Chinese folk religion unfolds as a profoundly regional tapestry, in which shared foundations—veneration of deities, ancestors, and the use of ritual specialists—take on distinct local colors. Across China and in diaspora communities, the same broad religious vocabulary is spoken with different accents, shaped by geography, economy, and local history. Coastal areas, for example, give special prominence to maritime deities such as Mazu and the Dragon Kings, with rituals oriented toward protection at sea, fishing, and trade. Inland and agrarian regions, by contrast, tend to emphasize agricultural cycles, temple fairs, and seasonal festivals tied to the rhythms of the land. In all of these settings, temple architecture, festival calendars, and ritual styles adapt to local materials, customs, and social structures.

Regional contrasts within the north and south further illustrate this diversity. In northern areas, village temples and temple fairs are especially important, and ancestor veneration often intertwines with more formal, Confucian-inflected practices. Southern regions commonly display more elaborate pantheons and temple networks, with strong influences from Daoist ritual and folk Buddhism, as well as complex systems of local patron gods. Spirit-mediumship and trance possession tend to be more prominent in many southern communities, where mediums serve as key intermediaries between human and divine realms. At the same time, dialect groups such as Hokkien, Cantonese, and Hakka maintain distinct ritual languages, deity names, and funerary customs, further differentiating religious life from place to place.

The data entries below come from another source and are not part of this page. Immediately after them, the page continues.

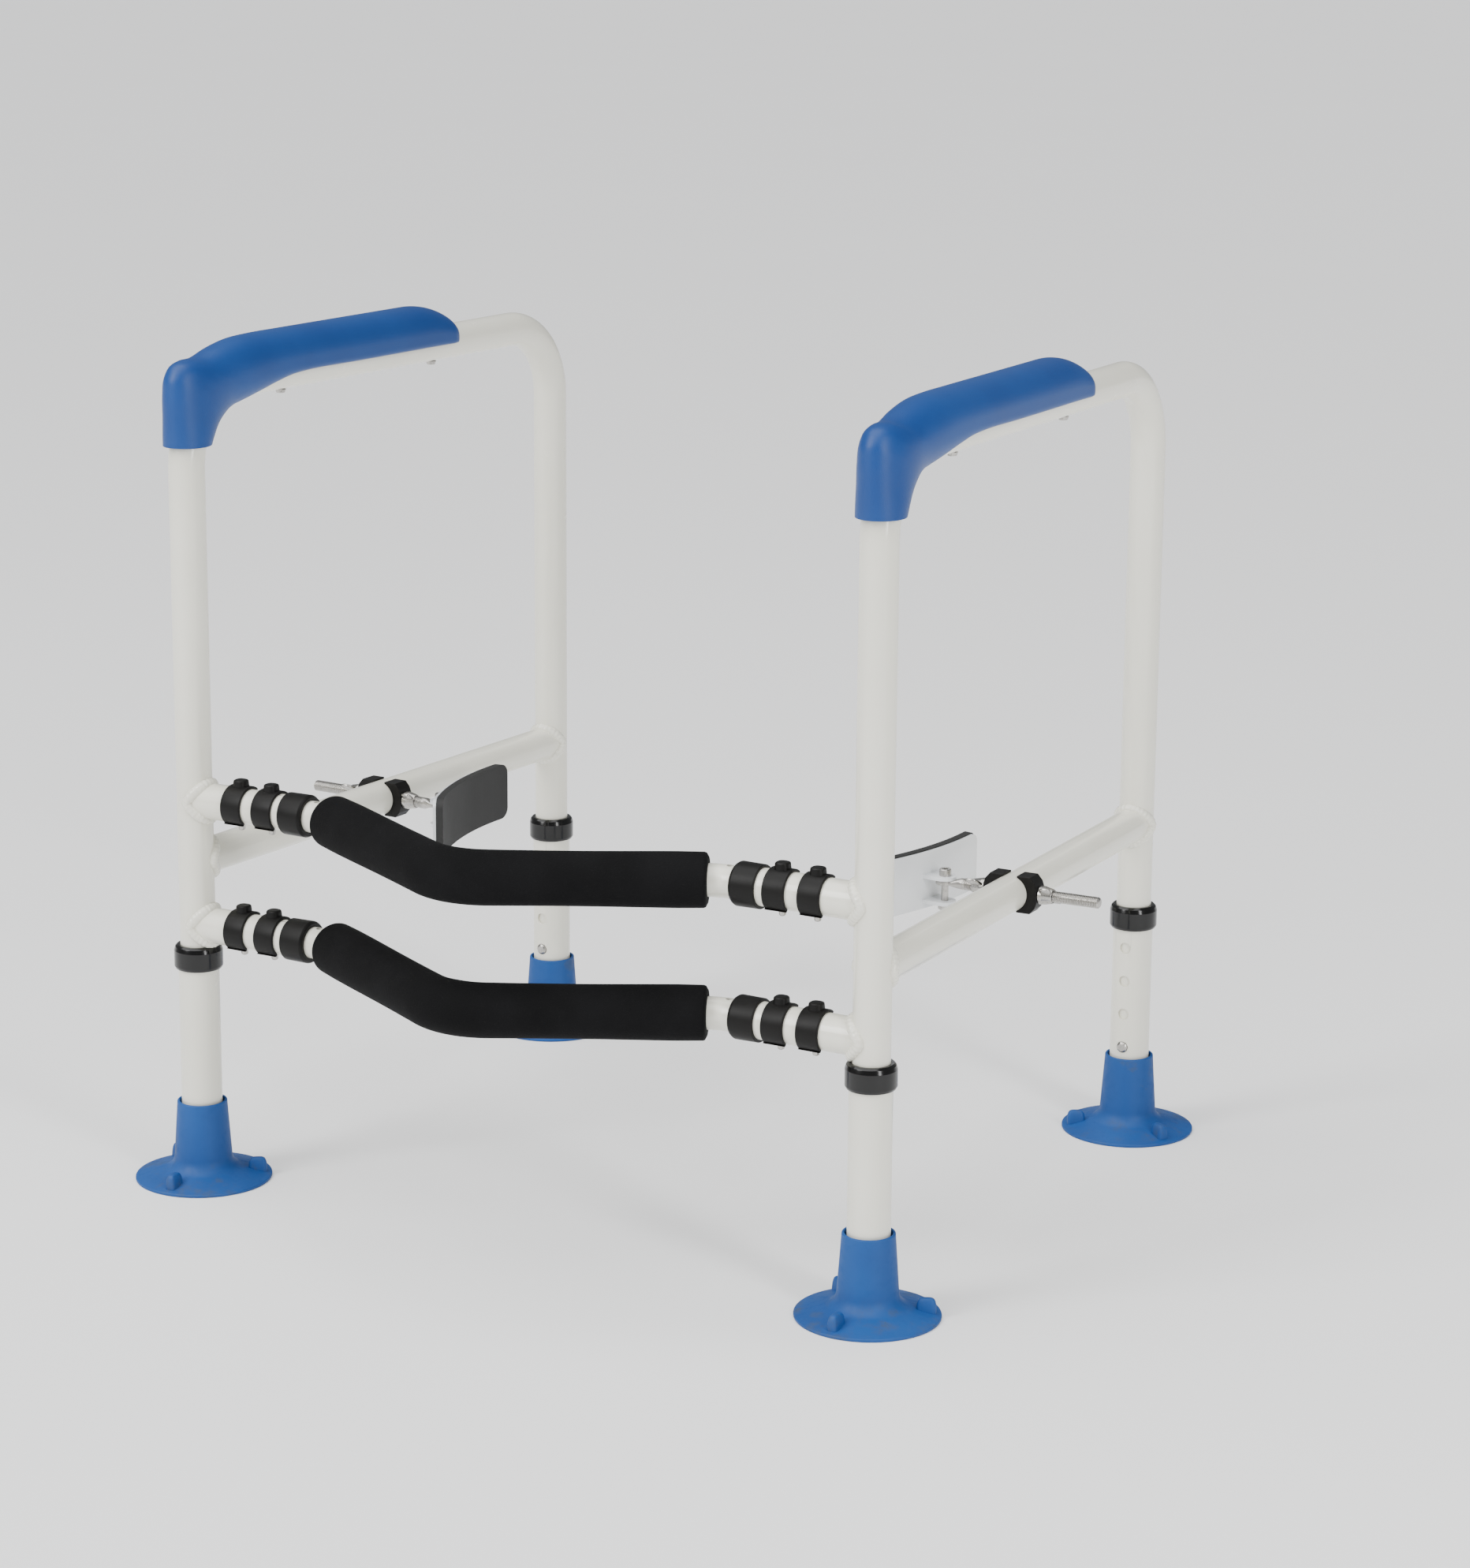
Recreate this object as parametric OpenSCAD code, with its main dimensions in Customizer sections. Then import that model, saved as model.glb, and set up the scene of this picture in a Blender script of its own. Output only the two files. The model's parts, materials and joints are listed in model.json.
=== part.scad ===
// Toilet safety frame: two bent side frames on telescopic legs, joined in front of the bowl
// by two bowed bars in foam sleeves. A screw clamp on each side rail presses on the bowl.
// Origin: floor level, middle of the frame's outer box. X to the user's right hand side
// as seen from the front, Y towards the wall behind the toilet, Z up.

/* [Frame] */
// Distance between the axes of the two front legs
front_spacing = 540; // [500:1:620]
// Distance between the front and rear leg axes, along one side
side_depth = 444; // [380:1:520]
// Angle that each side turns in towards its rear leg
toe_in = 2; // [0:0.5:4]
// Height of the armrest tube's axis with the legs at their lowest hole
top_z = 569.5; // [500:0.5:640]
// Centre line radius of the armrest tube's two bends
top_bend = 56; // [45:1:80]
// Outer diameter of the frame tube
tube_d = 25.4; // [22:0.1:28]
// Wall of every frame tube
tube_wall = 1.6; // [1.2:0.1:2]
// Height of the side rail's axis
rail_z = 235.6; // [215:0.1:255]

/* [Legs] */
// Outer diameter of the lower leg tube's bore
leg_bore_d = 25.6; // [25.5:0.05:25.8]
// Wall of the lower leg tube
leg_wall = 1.7; // [1.2:0.1:2.5]
// Height of the lower leg tube's bottom end inside the foot
leg_low_z = 9; // [7:0.5:12]
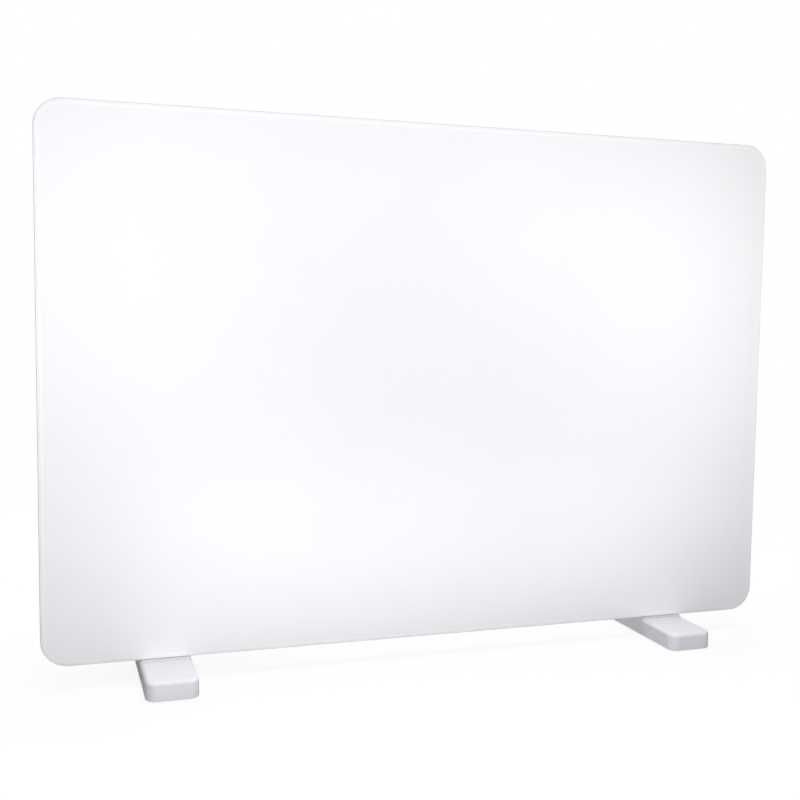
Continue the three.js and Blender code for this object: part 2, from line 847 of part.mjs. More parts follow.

The contrast between urban and rural settings adds another layer to this mosaic. Urban temples often center on widely recognized deities like Mazu, Guanyin, and city gods, with relatively standardized rituals and more formalized temple management. Rural communities, by comparison, may preserve highly localized gods, village protectors, and place-specific customs that bind the community to its immediate landscape and ancestral past. Across all these variations, ancestor veneration remains a constant, yet even here the details differ: some regions develop extensive lineage halls and collective clan rituals, while others rely on simpler household altars and offerings. What emerges is not a single, uniform system, but a living, evolving field of practice in which local worlds, divine powers, and ancestral ties are woven together in many distinct yet related forms.